# GOAL OF THE EXERCISE
Repeat the entire listing exactly as written.

# DATASET CONTENT
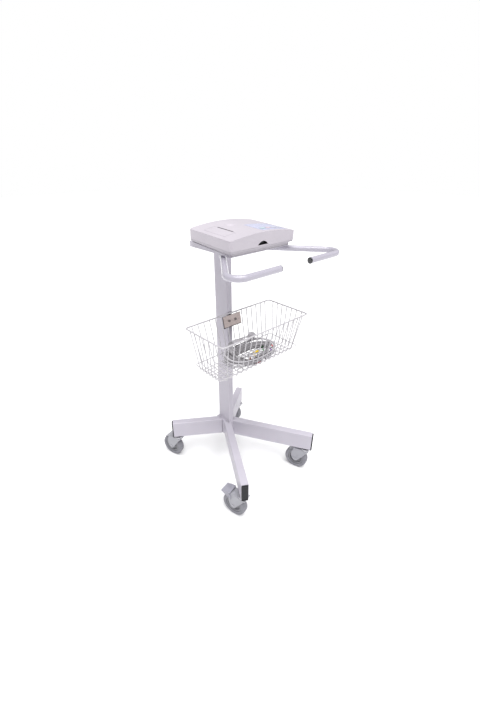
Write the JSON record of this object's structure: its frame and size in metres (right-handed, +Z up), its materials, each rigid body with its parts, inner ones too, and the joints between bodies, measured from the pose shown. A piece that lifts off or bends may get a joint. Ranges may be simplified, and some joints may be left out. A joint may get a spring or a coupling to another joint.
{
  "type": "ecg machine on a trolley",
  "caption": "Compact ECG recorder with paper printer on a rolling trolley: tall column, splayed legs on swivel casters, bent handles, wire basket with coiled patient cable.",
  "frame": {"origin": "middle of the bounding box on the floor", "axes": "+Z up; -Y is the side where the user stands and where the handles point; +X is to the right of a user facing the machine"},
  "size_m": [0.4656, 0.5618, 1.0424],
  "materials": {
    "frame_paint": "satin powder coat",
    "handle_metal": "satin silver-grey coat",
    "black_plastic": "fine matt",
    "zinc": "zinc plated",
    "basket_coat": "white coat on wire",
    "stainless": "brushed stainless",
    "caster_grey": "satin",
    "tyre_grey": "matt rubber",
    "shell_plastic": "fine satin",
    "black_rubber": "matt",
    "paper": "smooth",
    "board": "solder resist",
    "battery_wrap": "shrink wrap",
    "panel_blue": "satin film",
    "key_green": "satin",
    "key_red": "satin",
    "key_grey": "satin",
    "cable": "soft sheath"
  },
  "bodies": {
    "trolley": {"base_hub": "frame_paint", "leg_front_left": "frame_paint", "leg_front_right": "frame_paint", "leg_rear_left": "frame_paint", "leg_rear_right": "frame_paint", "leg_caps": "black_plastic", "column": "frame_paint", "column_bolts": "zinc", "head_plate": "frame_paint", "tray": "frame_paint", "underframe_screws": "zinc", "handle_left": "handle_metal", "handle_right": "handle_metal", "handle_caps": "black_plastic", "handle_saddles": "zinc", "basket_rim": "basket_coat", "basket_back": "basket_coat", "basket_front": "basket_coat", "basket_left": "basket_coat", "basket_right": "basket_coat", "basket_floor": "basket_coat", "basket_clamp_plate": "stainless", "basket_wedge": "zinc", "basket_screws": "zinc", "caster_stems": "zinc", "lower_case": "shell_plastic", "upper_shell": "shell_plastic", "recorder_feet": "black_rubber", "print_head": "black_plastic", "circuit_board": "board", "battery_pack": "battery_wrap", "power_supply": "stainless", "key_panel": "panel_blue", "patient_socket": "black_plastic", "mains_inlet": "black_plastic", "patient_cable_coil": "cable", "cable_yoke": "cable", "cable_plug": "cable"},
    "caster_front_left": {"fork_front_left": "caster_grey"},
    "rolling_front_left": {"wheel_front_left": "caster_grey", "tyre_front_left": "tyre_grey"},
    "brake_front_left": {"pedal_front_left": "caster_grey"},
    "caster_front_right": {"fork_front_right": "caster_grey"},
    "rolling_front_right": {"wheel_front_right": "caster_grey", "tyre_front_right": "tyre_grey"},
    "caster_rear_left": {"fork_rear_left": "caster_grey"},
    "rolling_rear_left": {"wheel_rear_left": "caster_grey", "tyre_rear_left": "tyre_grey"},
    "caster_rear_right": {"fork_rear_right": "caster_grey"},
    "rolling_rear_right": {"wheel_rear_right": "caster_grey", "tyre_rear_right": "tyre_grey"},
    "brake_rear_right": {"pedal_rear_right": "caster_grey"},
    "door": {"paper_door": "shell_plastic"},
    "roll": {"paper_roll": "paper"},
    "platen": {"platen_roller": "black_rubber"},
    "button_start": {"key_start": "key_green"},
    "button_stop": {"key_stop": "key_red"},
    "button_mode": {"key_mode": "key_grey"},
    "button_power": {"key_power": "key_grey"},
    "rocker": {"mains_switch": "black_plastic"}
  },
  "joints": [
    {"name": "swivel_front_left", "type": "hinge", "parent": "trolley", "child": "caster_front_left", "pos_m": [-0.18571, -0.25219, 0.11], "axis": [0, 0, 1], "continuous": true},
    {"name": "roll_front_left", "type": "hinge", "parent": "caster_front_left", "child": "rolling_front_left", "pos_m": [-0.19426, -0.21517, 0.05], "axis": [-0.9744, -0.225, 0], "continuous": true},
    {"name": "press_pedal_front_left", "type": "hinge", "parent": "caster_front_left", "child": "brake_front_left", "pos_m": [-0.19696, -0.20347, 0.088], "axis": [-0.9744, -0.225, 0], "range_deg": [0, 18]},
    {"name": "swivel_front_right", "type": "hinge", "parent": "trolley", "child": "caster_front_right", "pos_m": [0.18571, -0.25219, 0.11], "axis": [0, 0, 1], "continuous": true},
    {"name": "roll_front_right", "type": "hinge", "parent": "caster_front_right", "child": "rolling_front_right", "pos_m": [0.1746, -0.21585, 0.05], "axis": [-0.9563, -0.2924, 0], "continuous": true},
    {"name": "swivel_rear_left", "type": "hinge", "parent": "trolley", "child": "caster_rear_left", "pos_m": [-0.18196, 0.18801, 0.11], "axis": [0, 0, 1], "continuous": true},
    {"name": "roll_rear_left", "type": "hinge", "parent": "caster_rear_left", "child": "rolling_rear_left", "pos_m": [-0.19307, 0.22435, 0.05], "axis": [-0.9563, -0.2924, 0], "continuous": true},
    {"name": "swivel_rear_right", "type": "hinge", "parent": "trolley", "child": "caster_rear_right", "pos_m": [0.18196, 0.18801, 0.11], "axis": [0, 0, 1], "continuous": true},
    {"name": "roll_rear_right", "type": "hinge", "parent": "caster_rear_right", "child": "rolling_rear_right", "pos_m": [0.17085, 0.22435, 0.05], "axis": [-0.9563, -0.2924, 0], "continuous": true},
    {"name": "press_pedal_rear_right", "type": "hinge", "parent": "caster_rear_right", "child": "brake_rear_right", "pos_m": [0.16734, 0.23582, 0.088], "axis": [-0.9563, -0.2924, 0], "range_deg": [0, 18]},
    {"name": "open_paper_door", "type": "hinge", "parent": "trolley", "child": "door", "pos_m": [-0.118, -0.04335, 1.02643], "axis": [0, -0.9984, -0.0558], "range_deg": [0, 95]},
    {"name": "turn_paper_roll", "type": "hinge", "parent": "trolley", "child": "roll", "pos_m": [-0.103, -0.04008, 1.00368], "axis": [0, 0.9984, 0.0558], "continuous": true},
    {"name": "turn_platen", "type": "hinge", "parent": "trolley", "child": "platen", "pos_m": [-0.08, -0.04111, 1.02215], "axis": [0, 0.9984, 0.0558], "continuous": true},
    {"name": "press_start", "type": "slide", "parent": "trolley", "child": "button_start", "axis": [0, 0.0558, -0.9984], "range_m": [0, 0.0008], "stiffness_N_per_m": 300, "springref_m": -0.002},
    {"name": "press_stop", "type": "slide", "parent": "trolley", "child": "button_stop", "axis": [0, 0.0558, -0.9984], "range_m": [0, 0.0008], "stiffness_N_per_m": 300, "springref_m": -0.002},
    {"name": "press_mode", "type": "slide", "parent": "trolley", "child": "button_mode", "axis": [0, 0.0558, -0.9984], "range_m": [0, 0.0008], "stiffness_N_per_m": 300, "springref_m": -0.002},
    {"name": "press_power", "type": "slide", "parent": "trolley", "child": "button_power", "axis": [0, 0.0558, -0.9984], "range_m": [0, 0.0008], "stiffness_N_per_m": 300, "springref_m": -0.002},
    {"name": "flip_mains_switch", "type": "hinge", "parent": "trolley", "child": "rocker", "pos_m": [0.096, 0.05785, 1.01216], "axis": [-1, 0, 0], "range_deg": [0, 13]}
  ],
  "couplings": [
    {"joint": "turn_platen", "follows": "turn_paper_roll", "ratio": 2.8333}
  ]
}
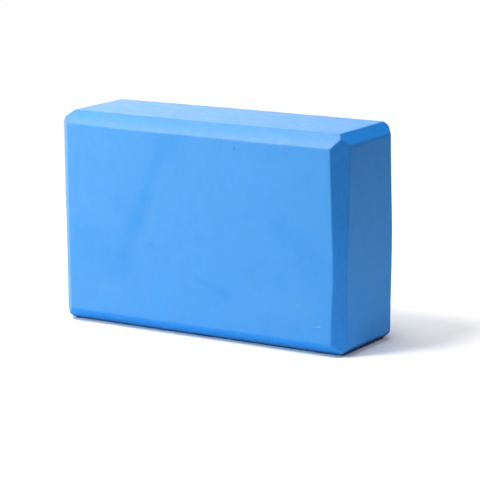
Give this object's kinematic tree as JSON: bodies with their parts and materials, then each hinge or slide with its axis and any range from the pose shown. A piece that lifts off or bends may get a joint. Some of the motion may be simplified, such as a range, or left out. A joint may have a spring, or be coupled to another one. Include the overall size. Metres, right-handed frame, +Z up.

# OUTPUT OF THE TASK
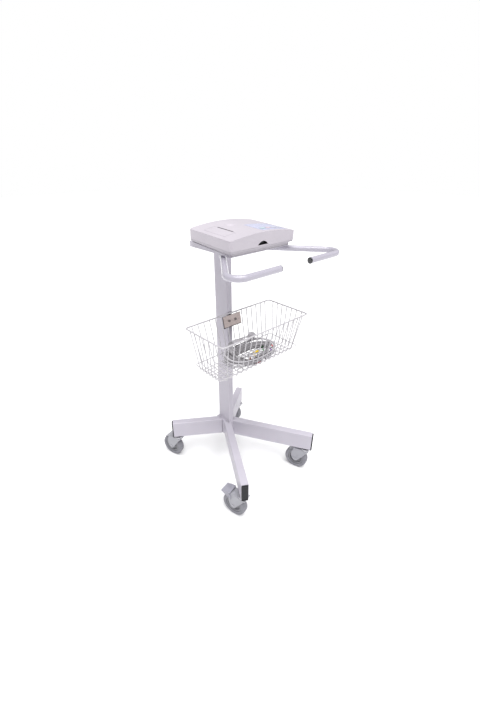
Write the JSON record of this object's structure: its frame and size in metres (right-handed, +Z up), its materials, each rigid body with its parts, inner ones too, and the joints between bodies, measured from the pose shown. A piece that lifts off or bends may get a joint. Ranges may be simplified, and some joints may be left out. A joint may get a spring or a coupling to another joint.
{
  "type": "ecg machine on a trolley",
  "caption": "Compact ECG recorder with paper printer on a rolling trolley: tall column, splayed legs on swivel casters, bent handles, wire basket with coiled patient cable.",
  "frame": {"origin": "middle of the bounding box on the floor", "axes": "+Z up; -Y is the side where the user stands and where the handles point; +X is to the right of a user facing the machine"},
  "size_m": [0.4656, 0.5618, 1.0424],
  "materials": {
    "frame_paint": "satin powder coat",
    "handle_metal": "satin silver-grey coat",
    "black_plastic": "fine matt",
    "zinc": "zinc plated",
    "basket_coat": "white coat on wire",
    "stainless": "brushed stainless",
    "caster_grey": "satin",
    "tyre_grey": "matt rubber",
    "shell_plastic": "fine satin",
    "black_rubber": "matt",
    "paper": "smooth",
    "board": "solder resist",
    "battery_wrap": "shrink wrap",
    "panel_blue": "satin film",
    "key_green": "satin",
    "key_red": "satin",
    "key_grey": "satin",
    "cable": "soft sheath"
  },
  "bodies": {
    "trolley": {"base_hub": "frame_paint", "leg_front_left": "frame_paint", "leg_front_right": "frame_paint", "leg_rear_left": "frame_paint", "leg_rear_right": "frame_paint", "leg_caps": "black_plastic", "column": "frame_paint", "column_bolts": "zinc", "head_plate": "frame_paint", "tray": "frame_paint", "underframe_screws": "zinc", "handle_left": "handle_metal", "handle_right": "handle_metal", "handle_caps": "black_plastic", "handle_saddles": "zinc", "basket_rim": "basket_coat", "basket_back": "basket_coat", "basket_front": "basket_coat", "basket_left": "basket_coat", "basket_right": "basket_coat", "basket_floor": "basket_coat", "basket_clamp_plate": "stainless", "basket_wedge": "zinc", "basket_screws": "zinc", "caster_stems": "zinc", "lower_case": "shell_plastic", "upper_shell": "shell_plastic", "recorder_feet": "black_rubber", "print_head": "black_plastic", "circuit_board": "board", "battery_pack": "battery_wrap", "power_supply": "stainless", "key_panel": "panel_blue", "patient_socket": "black_plastic", "mains_inlet": "black_plastic", "patient_cable_coil": "cable", "cable_yoke": "cable", "cable_plug": "cable"},
    "caster_front_left": {"fork_front_left": "caster_grey"},
    "rolling_front_left": {"wheel_front_left": "caster_grey", "tyre_front_left": "tyre_grey"},
    "brake_front_left": {"pedal_front_left": "caster_grey"},
    "caster_front_right": {"fork_front_right": "caster_grey"},
    "rolling_front_right": {"wheel_front_right": "caster_grey", "tyre_front_right": "tyre_grey"},
    "caster_rear_left": {"fork_rear_left": "caster_grey"},
    "rolling_rear_left": {"wheel_rear_left": "caster_grey", "tyre_rear_left": "tyre_grey"},
    "caster_rear_right": {"fork_rear_right": "caster_grey"},
    "rolling_rear_right": {"wheel_rear_right": "caster_grey", "tyre_rear_right": "tyre_grey"},
    "brake_rear_right": {"pedal_rear_right": "caster_grey"},
    "door": {"paper_door": "shell_plastic"},
    "roll": {"paper_roll": "paper"},
    "platen": {"platen_roller": "black_rubber"},
    "button_start": {"key_start": "key_green"},
    "button_stop": {"key_stop": "key_red"},
    "button_mode": {"key_mode": "key_grey"},
    "button_power": {"key_power": "key_grey"},
    "rocker": {"mains_switch": "black_plastic"}
  },
  "joints": [
    {"name": "swivel_front_left", "type": "hinge", "parent": "trolley", "child": "caster_front_left", "pos_m": [-0.18571, -0.25219, 0.11], "axis": [0, 0, 1], "continuous": true},
    {"name": "roll_front_left", "type": "hinge", "parent": "caster_front_left", "child": "rolling_front_left", "pos_m": [-0.19426, -0.21517, 0.05], "axis": [-0.9744, -0.225, 0], "continuous": true},
    {"name": "press_pedal_front_left", "type": "hinge", "parent": "caster_front_left", "child": "brake_front_left", "pos_m": [-0.19696, -0.20347, 0.088], "axis": [-0.9744, -0.225, 0], "range_deg": [0, 18]},
    {"name": "swivel_front_right", "type": "hinge", "parent": "trolley", "child": "caster_front_right", "pos_m": [0.18571, -0.25219, 0.11], "axis": [0, 0, 1], "continuous": true},
    {"name": "roll_front_right", "type": "hinge", "parent": "caster_front_right", "child": "rolling_front_right", "pos_m": [0.1746, -0.21585, 0.05], "axis": [-0.9563, -0.2924, 0], "continuous": true},
    {"name": "swivel_rear_left", "type": "hinge", "parent": "trolley", "child": "caster_rear_left", "pos_m": [-0.18196, 0.18801, 0.11], "axis": [0, 0, 1], "continuous": true},
    {"name": "roll_rear_left", "type": "hinge", "parent": "caster_rear_left", "child": "rolling_rear_left", "pos_m": [-0.19307, 0.22435, 0.05], "axis": [-0.9563, -0.2924, 0], "continuous": true},
    {"name": "swivel_rear_right", "type": "hinge", "parent": "trolley", "child": "caster_rear_right", "pos_m": [0.18196, 0.18801, 0.11], "axis": [0, 0, 1], "continuous": true},
    {"name": "roll_rear_right", "type": "hinge", "parent": "caster_rear_right", "child": "rolling_rear_right", "pos_m": [0.17085, 0.22435, 0.05], "axis": [-0.9563, -0.2924, 0], "continuous": true},
    {"name": "press_pedal_rear_right", "type": "hinge", "parent": "caster_rear_right", "child": "brake_rear_right", "pos_m": [0.16734, 0.23582, 0.088], "axis": [-0.9563, -0.2924, 0], "range_deg": [0, 18]},
    {"name": "open_paper_door", "type": "hinge", "parent": "trolley", "child": "door", "pos_m": [-0.118, -0.04335, 1.02643], "axis": [0, -0.9984, -0.0558], "range_deg": [0, 95]},
    {"name": "turn_paper_roll", "type": "hinge", "parent": "trolley", "child": "roll", "pos_m": [-0.103, -0.04008, 1.00368], "axis": [0, 0.9984, 0.0558], "continuous": true},
    {"name": "turn_platen", "type": "hinge", "parent": "trolley", "child": "platen", "pos_m": [-0.08, -0.04111, 1.02215], "axis": [0, 0.9984, 0.0558], "continuous": true},
    {"name": "press_start", "type": "slide", "parent": "trolley", "child": "button_start", "axis": [0, 0.0558, -0.9984], "range_m": [0, 0.0008], "stiffness_N_per_m": 300, "springref_m": -0.002},
    {"name": "press_stop", "type": "slide", "parent": "trolley", "child": "button_stop", "axis": [0, 0.0558, -0.9984], "range_m": [0, 0.0008], "stiffness_N_per_m": 300, "springref_m": -0.002},
    {"name": "press_mode", "type": "slide", "parent": "trolley", "child": "button_mode", "axis": [0, 0.0558, -0.9984], "range_m": [0, 0.0008], "stiffness_N_per_m": 300, "springref_m": -0.002},
    {"name": "press_power", "type": "slide", "parent": "trolley", "child": "button_power", "axis": [0, 0.0558, -0.9984], "range_m": [0, 0.0008], "stiffness_N_per_m": 300, "springref_m": -0.002},
    {"name": "flip_mains_switch", "type": "hinge", "parent": "trolley", "child": "rocker", "pos_m": [0.096, 0.05785, 1.01216], "axis": [-1, 0, 0], "range_deg": [0, 13]}
  ],
  "couplings": [
    {"joint": "turn_platen", "follows": "turn_paper_roll", "ratio": 2.8333}
  ]
}
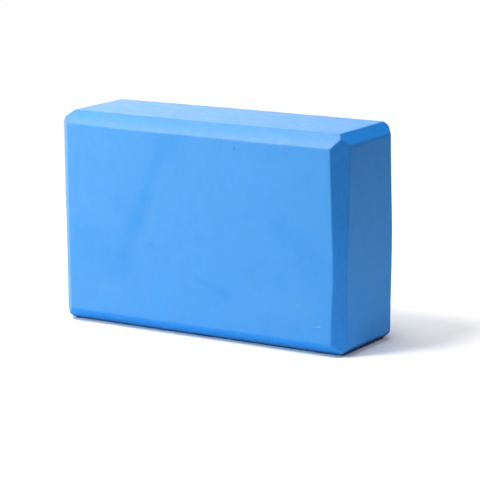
Give this object's kinematic tree as JSON: bodies with their parts and materials, then each hinge or slide with its axis and any range from the pose shown. A piece that lifts off or bends may get a joint. Some of the motion may be simplified, such as a range, or left out. A joint may have a spring, or be coupled to another one. Include the overall size. Metres, right-handed frame, +Z up.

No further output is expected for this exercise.